WHAT THIS TASK INVOLVES:
Set down the material once more, exactly as it appears.

SUPPLIED DATA:
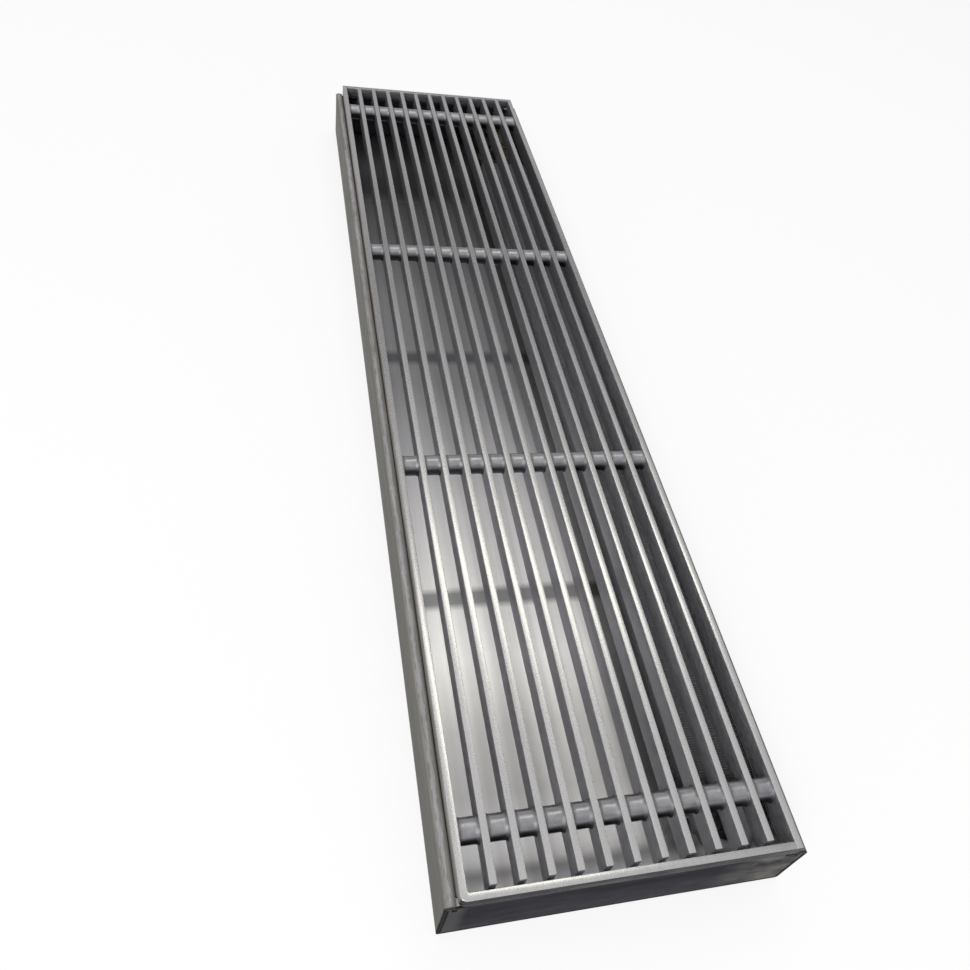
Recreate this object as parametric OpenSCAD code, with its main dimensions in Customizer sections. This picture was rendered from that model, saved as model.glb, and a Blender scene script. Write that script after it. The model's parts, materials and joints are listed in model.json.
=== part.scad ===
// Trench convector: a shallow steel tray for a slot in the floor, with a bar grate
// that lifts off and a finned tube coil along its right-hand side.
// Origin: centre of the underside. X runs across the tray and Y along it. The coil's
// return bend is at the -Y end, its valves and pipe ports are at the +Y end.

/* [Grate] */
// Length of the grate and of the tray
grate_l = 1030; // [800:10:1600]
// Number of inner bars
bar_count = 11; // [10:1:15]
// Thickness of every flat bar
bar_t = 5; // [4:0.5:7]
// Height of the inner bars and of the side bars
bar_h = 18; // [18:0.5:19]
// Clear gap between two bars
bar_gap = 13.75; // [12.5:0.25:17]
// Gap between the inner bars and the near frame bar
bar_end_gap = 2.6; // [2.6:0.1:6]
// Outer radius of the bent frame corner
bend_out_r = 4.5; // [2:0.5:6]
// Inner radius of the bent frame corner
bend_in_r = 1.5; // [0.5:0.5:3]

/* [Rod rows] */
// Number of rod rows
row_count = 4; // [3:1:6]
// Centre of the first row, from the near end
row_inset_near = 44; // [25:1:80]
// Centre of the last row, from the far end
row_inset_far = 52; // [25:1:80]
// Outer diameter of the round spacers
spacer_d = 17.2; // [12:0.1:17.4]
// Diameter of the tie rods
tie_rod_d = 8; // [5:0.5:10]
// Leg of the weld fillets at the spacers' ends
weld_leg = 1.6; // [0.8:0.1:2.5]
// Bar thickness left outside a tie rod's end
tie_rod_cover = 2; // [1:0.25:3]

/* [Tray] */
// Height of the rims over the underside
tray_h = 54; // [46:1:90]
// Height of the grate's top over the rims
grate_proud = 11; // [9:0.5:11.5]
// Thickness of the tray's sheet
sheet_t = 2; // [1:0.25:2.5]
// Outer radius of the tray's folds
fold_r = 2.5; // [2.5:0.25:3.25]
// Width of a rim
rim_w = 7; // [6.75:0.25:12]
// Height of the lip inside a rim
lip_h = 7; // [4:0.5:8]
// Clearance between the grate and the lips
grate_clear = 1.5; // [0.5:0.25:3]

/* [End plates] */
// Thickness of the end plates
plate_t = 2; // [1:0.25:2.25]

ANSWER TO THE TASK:
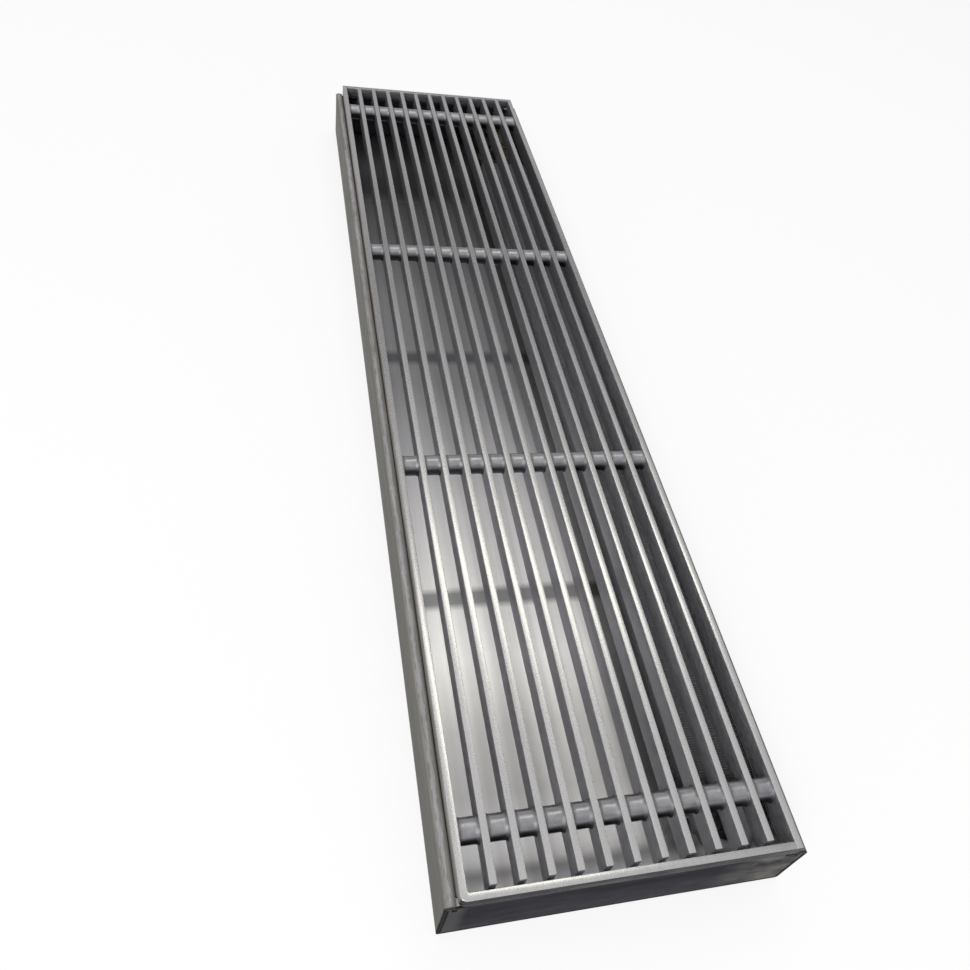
Recreate this object as parametric OpenSCAD code, with its main dimensions in Customizer sections. This picture was rendered from that model, saved as model.glb, and a Blender scene script. Write that script after it. The model's parts, materials and joints are listed in model.json.
=== part.scad ===
// Trench convector: a shallow steel tray for a slot in the floor, with a bar grate
// that lifts off and a finned tube coil along its right-hand side.
// Origin: centre of the underside. X runs across the tray and Y along it. The coil's
// return bend is at the -Y end, its valves and pipe ports are at the +Y end.

/* [Grate] */
// Length of the grate and of the tray
grate_l = 1030; // [800:10:1600]
// Number of inner bars
bar_count = 11; // [10:1:15]
// Thickness of every flat bar
bar_t = 5; // [4:0.5:7]
// Height of the inner bars and of the side bars
bar_h = 18; // [18:0.5:19]
// Clear gap between two bars
bar_gap = 13.75; // [12.5:0.25:17]
// Gap between the inner bars and the near frame bar
bar_end_gap = 2.6; // [2.6:0.1:6]
// Outer radius of the bent frame corner
bend_out_r = 4.5; // [2:0.5:6]
// Inner radius of the bent frame corner
bend_in_r = 1.5; // [0.5:0.5:3]

/* [Rod rows] */
// Number of rod rows
row_count = 4; // [3:1:6]
// Centre of the first row, from the near end
row_inset_near = 44; // [25:1:80]
// Centre of the last row, from the far end
row_inset_far = 52; // [25:1:80]
// Outer diameter of the round spacers
spacer_d = 17.2; // [12:0.1:17.4]
// Diameter of the tie rods
tie_rod_d = 8; // [5:0.5:10]
// Leg of the weld fillets at the spacers' ends
weld_leg = 1.6; // [0.8:0.1:2.5]
// Bar thickness left outside a tie rod's end
tie_rod_cover = 2; // [1:0.25:3]

/* [Tray] */
// Height of the rims over the underside
tray_h = 54; // [46:1:90]
// Height of the grate's top over the rims
grate_proud = 11; // [9:0.5:11.5]
// Thickness of the tray's sheet
sheet_t = 2; // [1:0.25:2.5]
// Outer radius of the tray's folds
fold_r = 2.5; // [2.5:0.25:3.25]
// Width of a rim
rim_w = 7; // [6.75:0.25:12]
// Height of the lip inside a rim
lip_h = 7; // [4:0.5:8]
// Clearance between the grate and the lips
grate_clear = 1.5; // [0.5:0.25:3]

/* [End plates] */
// Thickness of the end plates
plate_t = 2; // [1:0.25:2.25]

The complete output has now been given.